As a comedian and writer for “Saturday Night Live," Al Franken was quoted in a 1995 New York Magazine article discussing a joke for the show about raping CBS reporter Lesley Stahl.
“'I give the pills to Lesley Stahl. Then when Lesley is passed out, I take her to the closet and rape her.' Or ‘That’s why you never see Lesley until February.' Or, ‘When she passes out. I put her in various positions and take pictures of her,’” Franken was quoted saying.
It’s not the first time the Democratic senator's comments have resurfaced. They were used during the 2008 Minnesota Senate race along with vulgar remarks he made in a 2000 column for Playboy.
In his Playboy romp, Franken fantasized about oral sex delivered by a machine, as well as sex with combinations of females who fit the Playboy view of women as big-breasted automatons, panting at the prospect of servicing the likes of Franken. That's why they call it fantasy, I guess.
I wonder how many DFL officials will be able to pull Porn-O-Rama through their Internet filters and read it before the party endorses its candidate for U.S. Senate this weekend. (Star Tribune)
While Franken apologized at the time for his comments, he later admitted he wasn’t sorry at all.

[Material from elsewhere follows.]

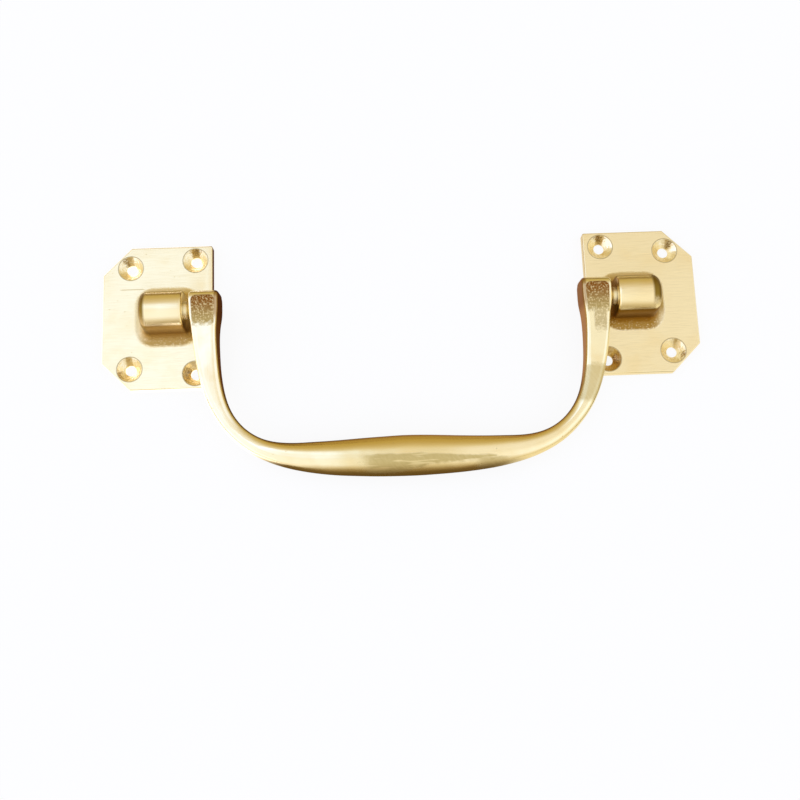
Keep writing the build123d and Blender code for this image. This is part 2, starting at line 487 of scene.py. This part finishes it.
# Brass of the plates: linished face, rough-cast foot round the barrel, turned screw holes.
# A colour's fourth number is how strongly it is laid on. A Fade is the place where a mask is
# 0 and the place where it is 1. A Share is a strength on the left plate and on the right one,
# and a Hold is what a second mask makes of the first, where it is 0 and where it is 1.
plateLook = {
    "metal": (0.93, 0.78, 0.43, 1),
    "warmMetal": (0.90, 0.70, 0.32, 0.5),
    "roughness": 0.24,
    "middleFade": (-1, 1),
    # linished face: brush lines along the plate, faint stains and a few pits
    "faceFade": (0.9, 0.99),
    "lines": {"stretch": (0.18, 4.6, 0.4), "detail": 3, "rough": 0.6},
    "fine": {"stretch": (0.12, 7.0, 0.4)},
    "lineWeight": 0.6,
    "lineFade": (0.45, 0.75),
    "lineShare": (0.2, 0.45),
    "lineTone": (0.72, 0.56, 0.26, 1),
    "lineRoughness": 0.16,
    "stain": {"scale": 0.11, "detail": 3, "fade": (0.45, 0.75)},
    "pits": {"scale": 0.42, "fade": (0.09, 0.04)},
    "pitPlaces": {"scale": 0.3, "fade": (0.5, 0.6)},
    "pitTone": (0.72, 0.56, 0.26, 0.8),
    # the barrel, and the rough-cast foot round its saddle
    "barrelFace": 67.7,
    "barrelEnd": 81.2,
    "barrelRadius": 6.2,
    "grain": {"scale": 1.6, "detail": 3, "rough": 0.65},
    "footTurn": 2.5,
    "footRagged": 1.3,
    "lowerRagged": 3.0,
    "lowerFade": (-1.5, -5.5),
    "hardFade": (3.75, 2.8),
    "outerFade": (80.2, 84.5),
    "outerHold": (1, 0.4),
    "softFade": (3.9, 2.8),
    "softHold": (0.7, 1.3),
    "softShare": (0.48, 1),
    "topRagged": 0.6,
    "topFade": (13.0, 12.3),
    "liftFade": (2.0, 2.8),
    "castRoughness": 0.42,
    # tones of the foot below the pivot line, as cast skin darkened with painted shade: fillet, wall of
    # the saddle and flank of the barrel, the last two with more painted shade, and painted light on
    # the left plate
    "footSkinAndShade": (0.37, 0.205, 0.036, 1),
    "speck": {"scale": 2.4, "rough": 0.7, "fade": (0.58, 0.68)},
    "speckTone": (1.0, 0.84, 0.50, 0.85),
    "speckHold": (1, 0.45),
    "wallFade": (1.9, 0.2),
    "wallShadeTone": (0.34, 0.165, 0.015, 1),
    "wallHold": (1, 0.5),
    "flankFade": (5.0, 7.5),
    "flankShare": (0.2, 1),
    "flankShadeTone": (0.24, 0.115, 0.006, 1),
    "flankHold": (1, 0.6),
    "leftLightTone": (0.66, 0.48, 0.19, 0.3),
    # and above it: top of the saddle, its outer end with painted shade on the right plate, and painted
    # shade up the barrel where it turns away
    "topTone": (0.66, 0.48, 0.19, 1),
    "sideFade": (0.1, 0.5),
    "sideTone": (0.50, 0.34, 0.09, 1),
    "rightSideShade": (0.37, 0.205, 0.036, 0.45),
    "shoulderFade": (4.0, 9.0),
    "crestLift": (7.0, 9.5),
    "crestFade": (4.0, 6.0),
    "crestShadeTone": (0.60, 0.46, 0.12, 0.9),
    "edgeFade": (4.9, 5.7),
    "edgeShadeTone": (0.26, 0.16, 0.01, 1),
    # painted shade: a darker ring round the barrel's outer end, which is also left rough as cast
    "endShift": 0.8,
    "endFade": (78.7, 79.7),
    "endStop": (0.3, 0),
    "endLift": (4.0, 6.0),
    "endShare": (0.2, 1),
    "endShadeTone": (0.25, 0.15, 0.02, 1),
    # painted shade in the mouth of the right barrel, above the pin
    "mouthFade": (68.0, 67.7),
    "mouthLift": (3.3, 5.0),
    "mouthTop": (0.5, 2.5),
    "mouthStop": (2.5, 0.5),
    "mouthShadeTone": (0.30, 0.13, 0.015, 0.85),
    # screw holes: turned cones with a dark rim, each with a wedge of painted shade at its upper side
    "innerHole": (65.5, 18.7),
    "outerHole": (86.25, 16.7),
    "coneRadius": 4.0,
    "coneFade": (0.05, -0.1),
    "coneMetal": (0.96, 0.88, 0.64, 0.35),
    "coneShade": (0.58, 0.39, 0.11, 1),
    "rimPlace": 0.06,
    "rimFade": (0.26, 0.03),
    "rimHold": (0.35, 0.95),
    "rimTone": (0.34, 0.24, 0.09, 1),
    "turnPitch": 6,
    "chatter": {"scale": 1.1, "detail": 1},
    "innerWedge": (1.4, 0.9),
    "innerWedgeTop": (18, 20),
    "outerWedge": (1.3, 0.7),
    "outerWedgeTop": (0.2, 1.6),
    "wedgeShift": (0.3, 1.6),
    "wedgeStrength": 0.75,
    "behindArm": (72, 70),
    "behindBelow": (0, -3),
    "behindShare": (0.35, 0.8),
    # a file mark on the left plate
    "markX": -85.6,
    "markY": 9.6,
    "markLength": (4.4, 3.0),
    "markWidth": (0.17, 0.05),
    "markTone": (0.34, 0.24, 0.09, 0.42),
    # relief, in mm
    "waves": {"scale": 0.16, "detail": 1},
    "waveDepth": 0.09,
    "waveHold": (1, 0.3),
    "lineDepth": 0.005,
    "fineDepth": 0.002,
    "reliefShare": (0.5, 1),
    "grainDepth": 0.22,
    "grainHold": (1, 0.4),
    "turnDepth": 0.02,
    "chatterDepth": 0.12,
    "pitDepth": 0.03,
}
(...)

“To say I was sorry for writing a joke was to sell out my career, to sell out who I’d been my entire life,” he wrote in his book, “Al Franken: Giant of the Senate.” “And I wasn’t sorry that I had written Porn-o-Rama or pitched that stupid Lesley Stahl joke at 2 in the morning. I was just doing my job.”
He added: “I learned that campaigns have their own rules, their own laws of physics, and that if I wasn’t willing to accept that, I would never get to be a senator.”

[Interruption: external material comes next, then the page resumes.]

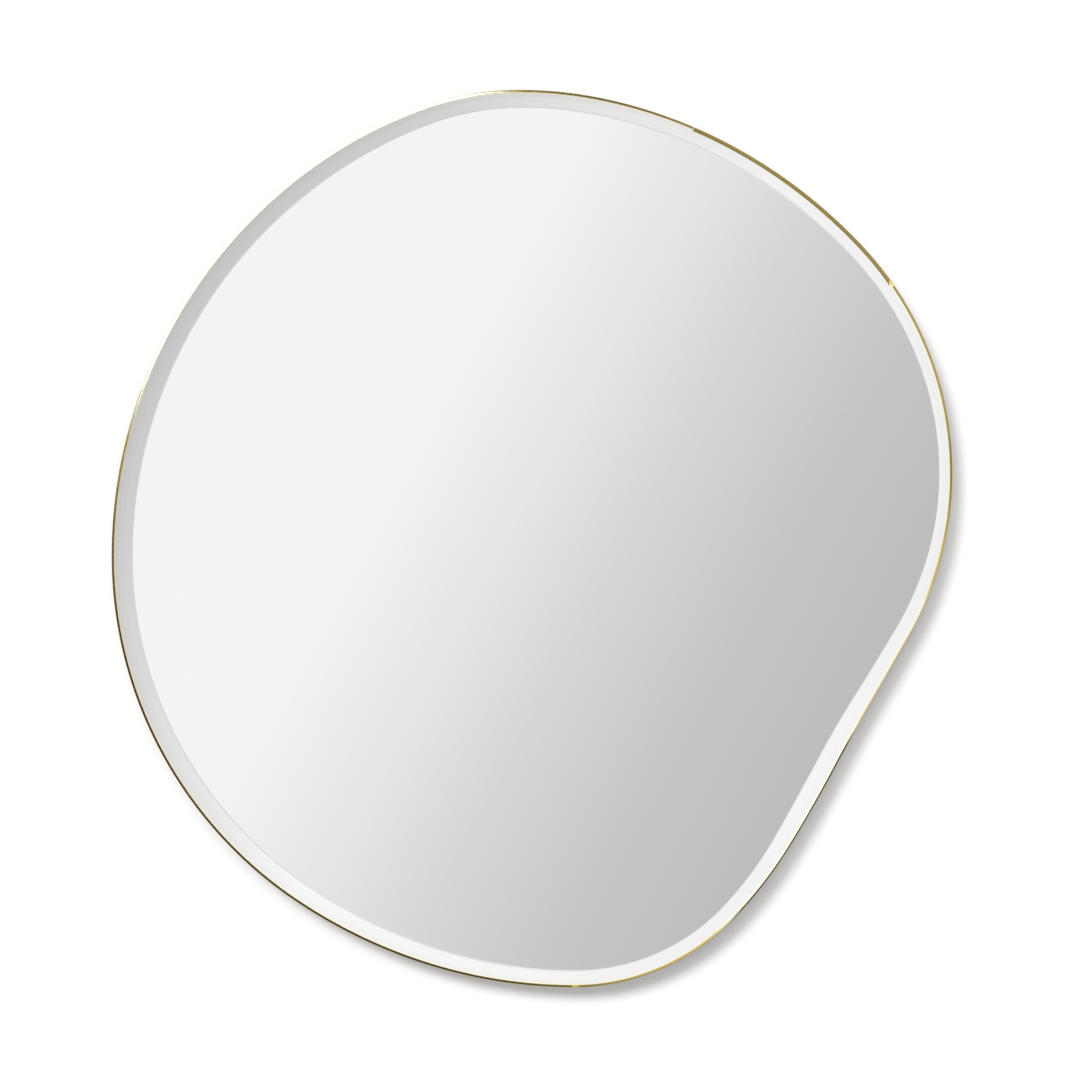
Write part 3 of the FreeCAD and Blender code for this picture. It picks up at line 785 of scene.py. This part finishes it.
def makeWorld():
    world = bpy.data.worlds.new("studio")
    bpy.context.scene.world = world
    world.use_nodes = True
    world.cycles.sampling_method = "NONE"
    net = Net(world.node_tree)
    way = net.axes(net.node("TexCoord", out=0))
    ahead = (way.of("Y") * -1).math("MAXIMUM", 0.02)
    across, up = way.of("X") / ahead, way.of("Z") / ahead
    off = (across * across + up * up) ** 0.5

    # what the mirror shows: a pale fade, and the grey beyond it that its bevel picks up
    turn = math.radians(studio["fadeTurn"])
    along = (across * math.cos(turn) - up * math.sin(turn)) * view["distance"]
    first, last = studio["fade"][0][0], studio["fade"][-1][0]
    stops = [((place - first) / (last - first), (tone, tone, tone))
             for place, tone in studio["fade"]]
    fade = net.node("ValToRGB", {"stops": stops}, {0: (along - first) / (last - first)})
    fade = net.node("SeparateColor", None, {0: fade})
    bright, fall = studio["ring"]
    toDark = net.towards(across, up, off, studio["ringTurn"]).math("MAXIMUM", 0)
    ring = bright - toDark ** 0.9 * fall
    outside = net.blend(off.ease(*studio["ringEnd"]), ring, studio["outside"])
    mirrored = net.blend(off.ease(*studio["fadeEnd"]), fade, outside)

    # what the brass shows: the room and the softbox
    around = up.math("ARCTAN2", across) / math.tau + 0.5
    room = net.blend(off.ease(*studio["nearEnd"]), net.goingRound(around, studio["near"]),
                     net.goingRound(around, studio["far"]))
    room = net.blend(off.ease(*studio["farEnd"]), room, studio["beyond"])
    inBox = net.towards(across, up, off, studio["boxTurn"])
    inBox = inBox.ease(*reachTo(studio["boxHalf"], studio["boxFade"]))
    inBox = inBox * off.ease(*studio["boxStart"]) * (1 - off.ease(*studio["boxEnd"]))
    shiny = net.blend(way.of("Y").ease(*studio["rearStart"]),
                      net.blend(inBox, room, studio["softbox"]), studio["rear"])

    # which rays see what
    rays = net.node("LightPath")
    camera, glossy, through = [rays.of("Is %s Ray" % kind)
                               for kind in ("Camera", "Glossy", "Transmission")]
    glossy = glossy * (1 - rays.of("Diffuse Depth").math("MINIMUM", 1))
    shiny = net.blend(rays.of("Is Singular Ray"), shiny, mirrored)
    level = net.blend(glossy, studio["ambient"], shiny)
    level = net.blend(through, level, mirrored)
    level = net.blend(camera, level, studio["seen"])
    net.finish(net.node("Background", None, {0: net.grey(level), 1: 1.0}), "OutputWorld")


def makeCamera():
    data = bpy.data.cameras.new("camera")
    data.lens = data.sensor_width * (view["distance"] - bars["depth"]) / view["wide"]
    camera = bpy.data.objects.new("camera", data)
    camera.location = (view["aimX"], -view["distance"], view["aimZ"])
    camera.rotation_euler = (math.radians(90), 0, 0)
    bpy.context.scene.collection.objects.link(camera)
    bpy.context.scene.camera = camera


makeWall()
makeSun("key", 1)
makeSun("top", 1)
makeSun("rear", -1)
makeWorld()
makeCamera()
bpy.context.scene.view_settings.view_transform = "Standard"
print("wall, light and camera set")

Earlier Thursday Leeann Tweeden, a California sports radio broadcaster, accused the senator of kissing her without her consent and taking a photo of him grabbing her breasts on the return flight from a USO Tour in Afghanistan in 2006.

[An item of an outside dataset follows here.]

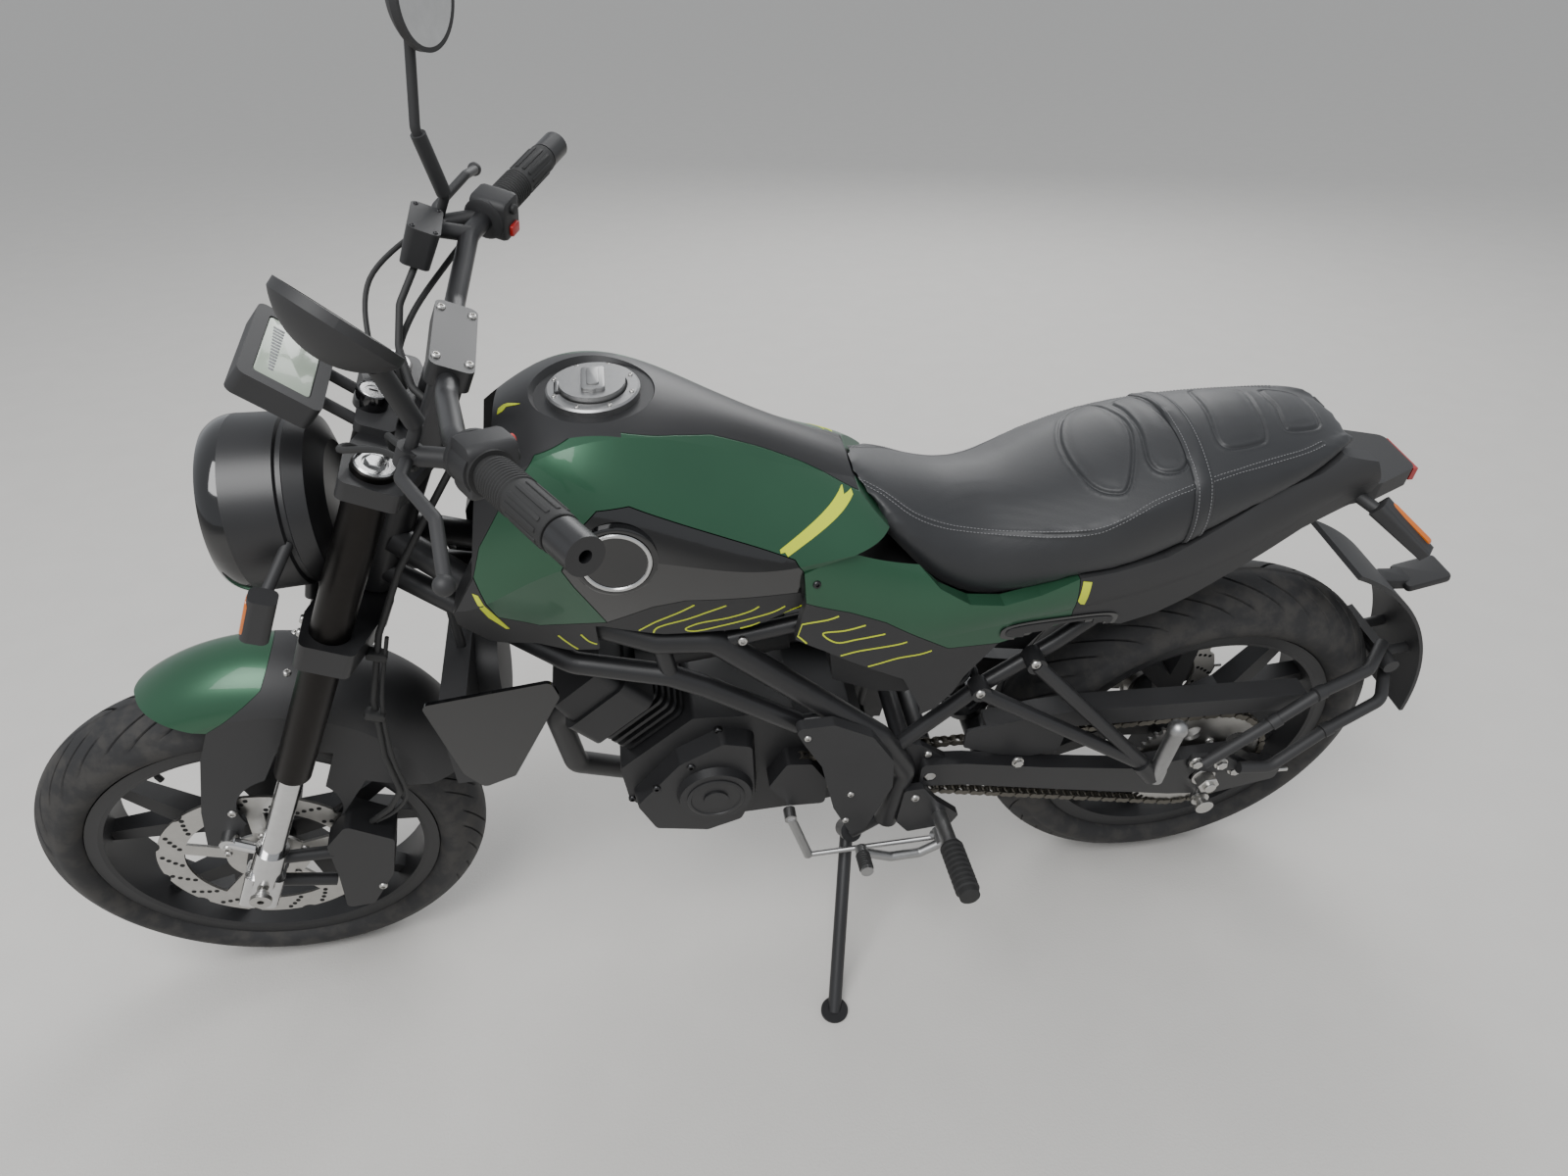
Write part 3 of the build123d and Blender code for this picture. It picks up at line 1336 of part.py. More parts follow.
with BuildPart() as front_disc:
    brake_disc(front_disc_y, 140, 24, 44)
    add(front_rim.part, mode=Mode.SUBTRACT)
front_disc.part.label = "front_disc"
write(front_disc.part, front_wheel_place)

with BuildPart() as rear_disc:
    brake_disc(rear_disc_y, 110, 24, 40)
    with BuildSketch(side(-hub_half_rear)):
        Circle(46)
        Circle(24, mode=Mode.SUBTRACT)
    extrude(amount=-rear_disc_y - disc_thickness / 2 - hub_half_rear)
rear_disc.part.label = "rear_disc"
write(rear_disc.part, rear_wheel_place)

# Rear sprocket on its carrier
root_radius = rear_pitch_radius - 4
tooth_tip = rear_pitch_radius + 3
with BuildPart() as rear_sprocket:
    with BuildSketch(side(chain_line + sprocket_thickness / 2)):
        Circle(root_radius)
        with PolarLocations(0, rear_teeth):
            Polygon((root_radius - 2, 3.4), (tooth_tip, 1.2), (tooth_tip, -1.2),
                    (root_radius - 2, -3.4), align=None)
        with PolarLocations(68, 5):
            Circle(15, mode=Mode.SUBTRACT)
        Circle(24, mode=Mode.SUBTRACT)
    extrude(amount=sprocket_thickness)
    with BuildSketch(side(chain_line - sprocket_thickness / 2)):
        Circle(50)
        Circle(24, mode=Mode.SUBTRACT)
    extrude(amount=chain_line - sprocket_thickness / 2 - hub_half_rear)
rear_sprocket.part.label = "rear_sprocket"
write(rear_sprocket.part, rear_wheel_place)
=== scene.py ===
# %% [markdown]
# A standard motorcycle, leaning on its side stand.
#
# The machine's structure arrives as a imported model: every rigid piece is already there at its real
# size, and it rides on the body that moves it. This file dresses that model. It gives each piece
# the finish of the real one, adds what is too small or too soft for a solid model, such as tread,
# stitches, screws and coloured lines, and sets the camera where the photograph was taken.

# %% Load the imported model
import json
import math

import bmesh
import bpy
import numpy as np
from mathutils import Matrix, Vector
from mathutils.bvhtree import BVHTree
from mathutils.geometry import delaunay_2d_cdt


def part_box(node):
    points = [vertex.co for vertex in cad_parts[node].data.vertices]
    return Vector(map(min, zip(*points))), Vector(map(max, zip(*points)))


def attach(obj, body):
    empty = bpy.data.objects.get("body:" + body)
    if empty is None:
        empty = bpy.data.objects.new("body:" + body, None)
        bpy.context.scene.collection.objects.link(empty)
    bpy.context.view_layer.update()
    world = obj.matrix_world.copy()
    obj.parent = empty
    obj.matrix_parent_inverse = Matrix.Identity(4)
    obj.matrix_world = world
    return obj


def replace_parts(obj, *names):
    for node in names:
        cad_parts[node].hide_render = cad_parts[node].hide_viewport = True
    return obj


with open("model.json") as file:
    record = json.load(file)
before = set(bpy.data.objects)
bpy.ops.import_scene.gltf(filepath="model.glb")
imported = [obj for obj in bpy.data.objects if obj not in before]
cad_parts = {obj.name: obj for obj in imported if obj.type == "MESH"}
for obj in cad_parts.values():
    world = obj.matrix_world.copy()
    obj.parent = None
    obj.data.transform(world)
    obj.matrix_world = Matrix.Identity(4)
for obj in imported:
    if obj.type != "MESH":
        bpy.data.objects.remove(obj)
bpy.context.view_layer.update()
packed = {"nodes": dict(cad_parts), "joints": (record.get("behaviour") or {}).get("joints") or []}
nodes = packed["nodes"]
joints = {joint["name"]: joint for joint in packed["joints"]}
MM = 0.001

# %% [markdown]
# Every place below is written as it would be measured on the real machine: in millimetres, on the
# upright motorcycle or along its steering axis. Two matrices carry such a place to where the
# parked machine stands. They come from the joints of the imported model, because the wheel axle
# gives the direction across and the steering axis gives the rake.

# %% The upright machine and its steering as two frames
RAKE = math.radians(25)
HALF_WHEELBASE = 685
REAR_TYRE_RADIUS = 307


def frame_matrix(ahead, left, up, origin):
    """A matrix from millimetres on three axes to the parked machine's metres."""
    columns = Matrix((ahead, left, up)).transposed().to_4x4()
    return Matrix.Translation(origin) @ columns @ Matrix.Scale(MM, 4)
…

The senator has since issued an apology, according to Fox News:
“Coming from the world of comedy, I've told and written a lot of jokes that I once thought were funny but later came to realize were just plain offensive," Franken said. "But the intentions behind my actions aren't the point at all. It's the impact these jokes had on others that matters. And I'm sorry it's taken me so long to come to terms with that."